* Required work
Reproduce the records exactly.

** Start **

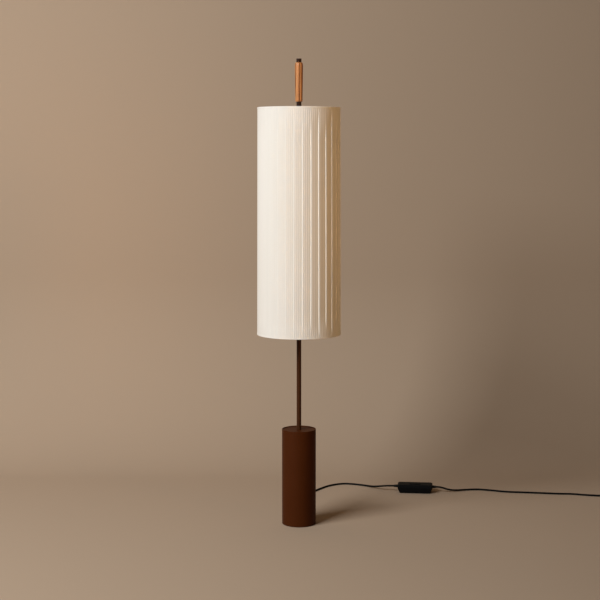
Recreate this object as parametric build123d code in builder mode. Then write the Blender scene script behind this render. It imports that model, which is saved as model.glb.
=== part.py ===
"""Pleated shade floor lamp, in millimetres.

The lamp stands on z = 0 with its pole on the z axis. The viewer stands at -y, and the mains cord
leaves the foot at the back (+y), turns to +x and runs through a foot switch to its plug.
"""
import math
import os

from build123d import *

os.makedirs("parts", exist_ok=True)

# Foot: a tall steel tube over a cast ballast
FOOT_R = 55.0
FOOT_HEIGHT = 312.0
FOOT_WALL = 1.5
FOOT_RIM_FILLET = 0.7
PAD_R = 52.0
PAD_THICK = 1.5
BOTTOM_PLATE_THICK = 2.5
TOP_PLATE_THICK = 3.0
FOOT_FIT = 0.15
BALLAST_HEIGHT = 100.0
CAVITY_R = 31.0
CAVITY_HEIGHT = 36.0
PLATE_SCREW_R = 2.5
PLATE_SCREW_HEAD_R = 4.8
PLATE_SCREW_CIRCLE_R = 42.0
PLATE_SCREW_LENGTH = 14.0
PLATE_SCREW_COUNT = 3

# Pole
POLE_R = 7.5
POLE_WALL = 1.4
POLE_FIT = 0.1
POLE_TOP_Z = 1330.0
POLE_STOP_R = 14.0
POLE_STOP_HEIGHT = 8.0
POLE_END_BELOW_NUT = 3.0
CUT_PAST = 1.0
NUT_FLATS = 24.0
NUT_HEIGHT = 8.0
WASHER_R = 17.0
WASHER_THICK = 2.5
POLE_LEAD_R = 2.5
PLUG_INSERT_LENGTH = 22.0
ROD_R = 5.0

# Grip over the shade
HUB_R = 13.0
HUB_THICK = 3.0
COLLAR_R = 7.75
GRIP_BOTTOM_Z = 1365.5
GRIP_HEIGHT = 122.5
GRIP_BOTTOM_R = 11.3
GRIP_TOP_R = 12.7
GRIP_SHOULDER_R = 9.4
GRIP_SHOULDER_DROP = 9.0
GRIP_BOTTOM_CHAMFER = 0.8
CAP_R = 8.1
CAP_HEIGHT = 12.0
CAP_EDGE = 0.8
ROD_FIT = 0.15
ROD_INTO_CAP = 8.0

# Shade
SHADE_BOTTOM_Z = 623.5
SHADE_TOP_Z = 1347.5
SHADE_R = 135.0
SHADE_TAPER = 3.0
TRIM_THICK = 0.5
TRIM_HEIGHT = 5.0
TRIM_FIT = 0.1
PLEAT_COUNT = 31
PLEAT_DEPTH = 3.0
PLEAT_STEP_SHARE = 0.09
RIB_COUNT = 4
RIB_DEPTH = 0.45
RIB_FLAT_SHARE = 0.62
RIB_DIP_SHARE = 0.86
COVER_THICK = 0.8
COVER_BACK_SIDES = 3 * PLEAT_COUNT
LINER_FIT = 0.1
LINER_THICK = 1.0
RING_WIRE_R = 2.0
RING_FROM_RIM = 9.0
RING_FIT = 0.2
SPIDER_ARM_COUNT = 3
SPIDER_ARM_R = 2.0

# Two lampholders on arms
LOWER_ARM_Z = 800.0
UPPER_ARM_Z = 1075.0
ARM_REACH = 44.0
ARM_RISE = 18.0
ARM_R = 5.0
ARM_BORE_R = 3.5
ARM_BEND_R = 9.0
ARM_LEAD_R = 2.0
ARM_OFF_POLE = 1.5
LEAD_GAP = 0.1
CLAMP_R = 13.0
CLAMP_HEIGHT = 16.0
CLAMP_SCREW_R = 2.0
CLAMP_SCREW_HEAD_R = 3.5
HOLDER_R = 17.0
HOLDER_NECK_R = 8.5
HOLDER_NECK_HEIGHT = 8.0
HOLDER_FLARE_HEIGHT = 9.0
HOLDER_HEIGHT = 54.0
HOLDER_FLOOR = 24.0
SLEEVE_R = 14.1
SLEEVE_THICK = 0.4
SLEEVE_HEIGHT = 24.0
SLEEVE_FIT = 0.1
SLEEVE_BELOW_RIM = 3.0
CONTACT_DISC_THICK = 1.0
CONTACT_R = 4.0
CONTACT_HEIGHT = 2.0

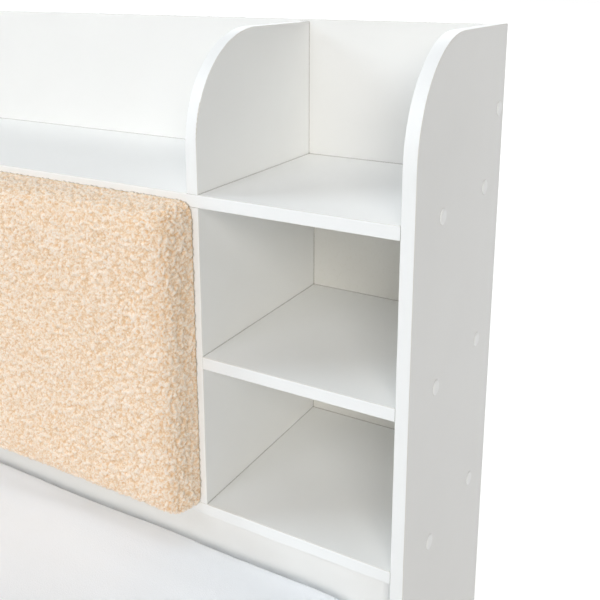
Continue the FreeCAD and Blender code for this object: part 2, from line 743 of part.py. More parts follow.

** End **

* Finished exercise
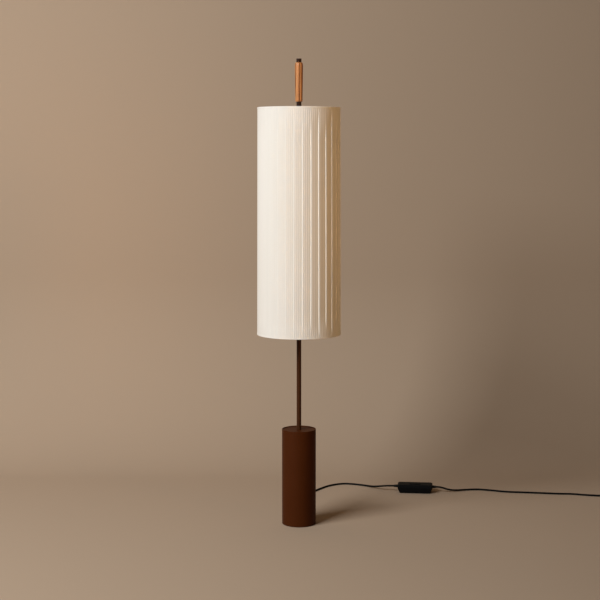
Recreate this object as parametric build123d code in builder mode. Then write the Blender scene script behind this render. It imports that model, which is saved as model.glb.
=== part.py ===
"""Pleated shade floor lamp, in millimetres.

The lamp stands on z = 0 with its pole on the z axis. The viewer stands at -y, and the mains cord
leaves the foot at the back (+y), turns to +x and runs through a foot switch to its plug.
"""
import math
import os

from build123d import *

os.makedirs("parts", exist_ok=True)

# Foot: a tall steel tube over a cast ballast
FOOT_R = 55.0
FOOT_HEIGHT = 312.0
FOOT_WALL = 1.5
FOOT_RIM_FILLET = 0.7
PAD_R = 52.0
PAD_THICK = 1.5
BOTTOM_PLATE_THICK = 2.5
TOP_PLATE_THICK = 3.0
FOOT_FIT = 0.15
BALLAST_HEIGHT = 100.0
CAVITY_R = 31.0
CAVITY_HEIGHT = 36.0
PLATE_SCREW_R = 2.5
PLATE_SCREW_HEAD_R = 4.8
PLATE_SCREW_CIRCLE_R = 42.0
PLATE_SCREW_LENGTH = 14.0
PLATE_SCREW_COUNT = 3

# Pole
POLE_R = 7.5
POLE_WALL = 1.4
POLE_FIT = 0.1
POLE_TOP_Z = 1330.0
POLE_STOP_R = 14.0
POLE_STOP_HEIGHT = 8.0
POLE_END_BELOW_NUT = 3.0
CUT_PAST = 1.0
NUT_FLATS = 24.0
NUT_HEIGHT = 8.0
WASHER_R = 17.0
WASHER_THICK = 2.5
POLE_LEAD_R = 2.5
PLUG_INSERT_LENGTH = 22.0
ROD_R = 5.0

# Grip over the shade
HUB_R = 13.0
HUB_THICK = 3.0
COLLAR_R = 7.75
GRIP_BOTTOM_Z = 1365.5
GRIP_HEIGHT = 122.5
GRIP_BOTTOM_R = 11.3
GRIP_TOP_R = 12.7
GRIP_SHOULDER_R = 9.4
GRIP_SHOULDER_DROP = 9.0
GRIP_BOTTOM_CHAMFER = 0.8
CAP_R = 8.1
CAP_HEIGHT = 12.0
CAP_EDGE = 0.8
ROD_FIT = 0.15
ROD_INTO_CAP = 8.0

# Shade
SHADE_BOTTOM_Z = 623.5
SHADE_TOP_Z = 1347.5
SHADE_R = 135.0
SHADE_TAPER = 3.0
TRIM_THICK = 0.5
TRIM_HEIGHT = 5.0
TRIM_FIT = 0.1
PLEAT_COUNT = 31
PLEAT_DEPTH = 3.0
PLEAT_STEP_SHARE = 0.09
RIB_COUNT = 4
RIB_DEPTH = 0.45
RIB_FLAT_SHARE = 0.62
RIB_DIP_SHARE = 0.86
COVER_THICK = 0.8
COVER_BACK_SIDES = 3 * PLEAT_COUNT
LINER_FIT = 0.1
LINER_THICK = 1.0
RING_WIRE_R = 2.0
RING_FROM_RIM = 9.0
RING_FIT = 0.2
SPIDER_ARM_COUNT = 3
SPIDER_ARM_R = 2.0

# Two lampholders on arms
LOWER_ARM_Z = 800.0
UPPER_ARM_Z = 1075.0
ARM_REACH = 44.0
ARM_RISE = 18.0
ARM_R = 5.0
ARM_BORE_R = 3.5
ARM_BEND_R = 9.0
ARM_LEAD_R = 2.0
ARM_OFF_POLE = 1.5
LEAD_GAP = 0.1
CLAMP_R = 13.0
CLAMP_HEIGHT = 16.0
CLAMP_SCREW_R = 2.0
CLAMP_SCREW_HEAD_R = 3.5
HOLDER_R = 17.0
HOLDER_NECK_R = 8.5
HOLDER_NECK_HEIGHT = 8.0
HOLDER_FLARE_HEIGHT = 9.0
HOLDER_HEIGHT = 54.0
HOLDER_FLOOR = 24.0
SLEEVE_R = 14.1
SLEEVE_THICK = 0.4
SLEEVE_HEIGHT = 24.0
SLEEVE_FIT = 0.1
SLEEVE_BELOW_RIM = 3.0
CONTACT_DISC_THICK = 1.0
CONTACT_R = 4.0
CONTACT_HEIGHT = 2.0

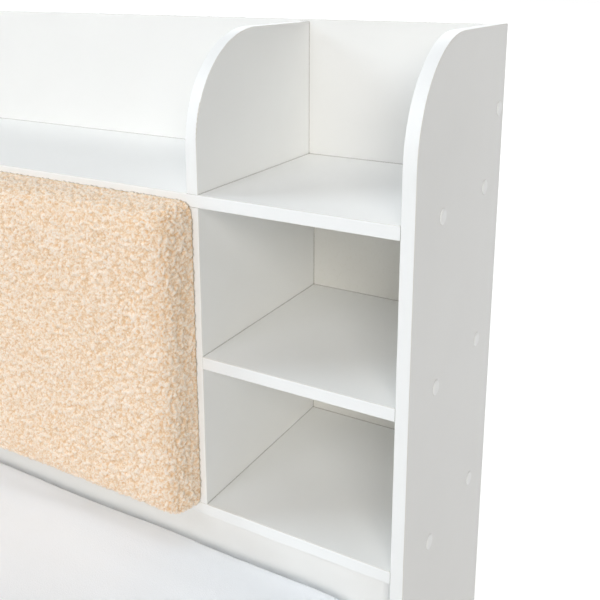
Continue the FreeCAD and Blender code for this object: part 2, from line 743 of part.py. More parts follow.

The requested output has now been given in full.